Dear Allen, in Which Our Distinguished Congressman Fields Your Questions
Note from the Editor: In the tradition of “Congressman’s Corner,” Salty Eggs has invited Rep. Allen West to field questions from his South Florida constituents. Until we get a response to our query, we will do our best to answer questions on his behalf, based on what we know of his temperament and politics.
Dear Allen West,
Being a rich white man who runs a corporation that enjoys a steady stream of government subsidies, I greatly appreciate your recent remarks about how the American welfare state is an “insidious” form of modern slavery. Of course, it feels a little awkward when I say the same thing — some liberal smartass once told me that the federal government spends almost twice as much on corporate subsidies as social welfare. Balderdash, I’m sure. Now thanks to you, I can declare that “some of my best friends are black.” It’s an argument-clincher. Keep it up and I’ll keep making generous donations to your campaign!
C Elliott Oppenheimer, IV
Palm Beach
Dear Mr. Owen,
Great to see you here, you old so-and-so! I hardly recognize you when you’re not in a sand trap! If you ever straighten out that slice you’ll have one hell of a long game! Thanks for your note, and I look forward to another 4th of July sipping your wife’s sangria.

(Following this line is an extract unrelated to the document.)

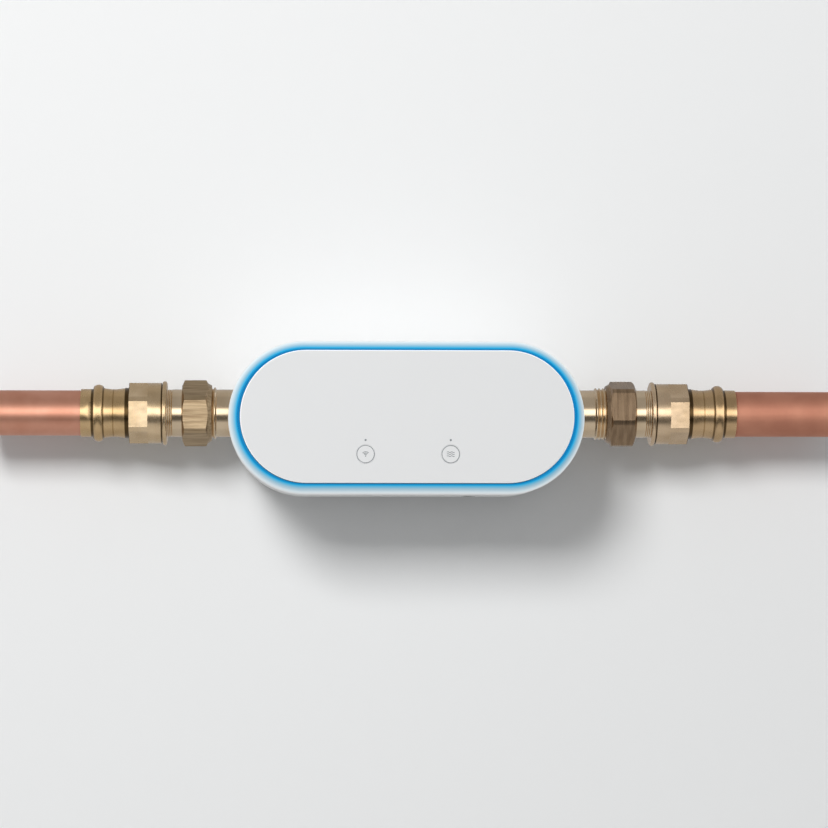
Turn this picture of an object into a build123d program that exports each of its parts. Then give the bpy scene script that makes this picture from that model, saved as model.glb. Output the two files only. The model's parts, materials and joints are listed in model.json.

Loyal and steadfast! Lt. Col. (ret) Allen B West
Dear Allen,
I have recently been honorably discharged from the U.S. Army after 12 years of service. But as a servant of my country, I want to continue demonstrating my allegiance to her. Can you tell me how you as a former military officer have made this adjustment?
Pfc. (ret.) Z. Garrison
Boynton Beach
Dear Mr. Garrison,
Thank you for your service. I have indeed grappled with this issue. I would suggest that you incorporate my patriotic habits into your own daily routine. Before going No. 1, I advise you to salute the commode. Prior to No. 2, I say the Pledge of Allegiance. The sight of the American flag warrants a double-salute — that’s both hands, soldier! — even if it means spilling your coffee or burning your forehead with a lit cigar. During sex with your wife, play only patriotic hymns. Personally, I open with “America the Beautiful,” then I gather momentum during the “Battle Hymn of the Republic” and the “Star Spangled Banner.” When you hear the words, “…and the home of the brave!” that’s your cue to finish up. Time it just right, and you’ll earn a standing ovation.
Loyal and steadfast! Lt. Col. (ret) Allen B West
Dear Allen,
As a lifelong registered Democrat and lifelong resident of Martin County, I am horrified at the prospect of being represented in Congress by a right-wing nutjob such as yourself. Last I heard you lived in Plantation — that’s two counties away and a 90-minute drive from Stuart, where I live. What the hell do you know about Martin County that qualifies you to serve its citizens?
E Henderson
Stuart
Dear Ms. Henderson,
I would ask that you address me with a more lady-like tone. In any case, when I win election and become your representative in Congress, I will most definitely not be representing your interests — at least not until you come to your senses and change your party affiliation. As for my knowledge of Martin County, I know that it’s in America, and I have long admired the structural soundness of the roofs and the elegance of the street grid from my airplane window, while flying back and forth from Washington, D.C., to Broward County.